In Praise of the Spoken Word
Fewer authors are touring these days, and fewer are reading from their work on the stage or on audio. The idea is that we should read books in the privacy of our own home and ask the author – when we have the pleasure of meeting him or her – about her writing habits, where he gets his ideas, and how she came up with this character or that. When we pop in an audio book, we more often than not hear the voice of a movie star or stage actor reciting the author’s prose.
But after stumbling this week across this wonderful 1959 recording of Flannery O’Connor reading from A Good Man is Hard to Find at Vanderbilt University, I’m reminded of how – like poetry – some writing is best read out loud in the author’s own voice.
Listening to O’Connor read dialogue especially (pausing for the audience laughter in some places) with her wonderful Southern drawl and her gift of perfect intonation and timing, I find myself eager to listen to more by-author recordings. I want to know how Patricia Highsmith sounded reading Strangers on a Train, or Carson McCullers reading from The Heart is a Lonely Hunter.
While traveling to and from Florida for Summer visits to see our grandmother as a kid, I remember listening with my brothers and mother in the car to a recording of Jim Lovell and others reading from his book, Lost Moon. While the story needs no embellishment to be gripping, hearing it told in his own raspy, distinctive voice is what made the book stay with me for as long as it did.
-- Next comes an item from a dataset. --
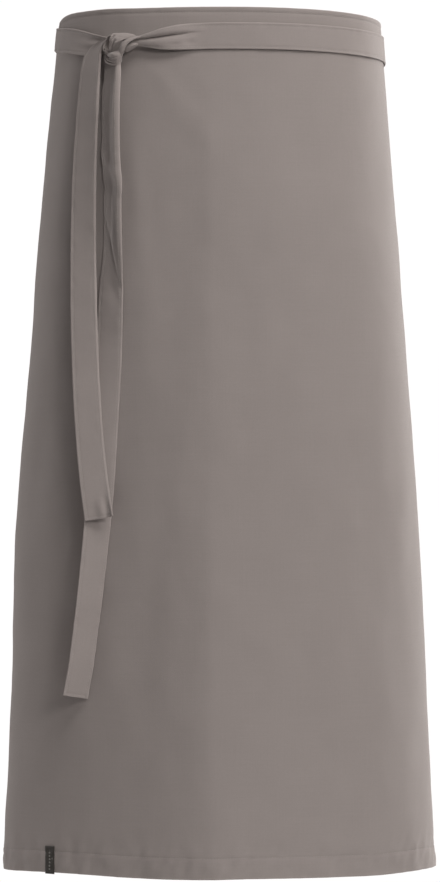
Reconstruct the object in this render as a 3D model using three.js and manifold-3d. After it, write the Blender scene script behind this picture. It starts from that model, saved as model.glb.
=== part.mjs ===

Two books I’ve been meaning to read, and am told are excellent as audio, are Andre Dubus III’s reading of Townie and David Sedaris’ classic Me Talk Pretty One Day (I’ve heard Sedaris tell his Christmas stories enough times on NPR – doubling over laughing every time he recounts his threat to a mother waiting in line with her child to sit on Santa’s lap – that I’m shocked I haven’t yet taken in the latter).
Better yet – I hope to catch some authors when they next pass through my city later this year on book tour, authors like Michael Chabon (Telegraph Avenue) and Barbara Kingsolver (Flight Behavior). If those don’t suit you, find out when Jamaica Kincaid (See Now Then), Martin Amis (Lionel Asbo), Paul Auster (Winter Journal), Irvine Welsh (Skagg Boys) and Naomi Wolf (Vagina: A New Biography) will be in your area. Don’t miss the chance – if you love their writing – to hear your favorite authors read from their work, live and in-person.
Have you stumbled upon a clip from an author reading, or author-read audio book, that you love?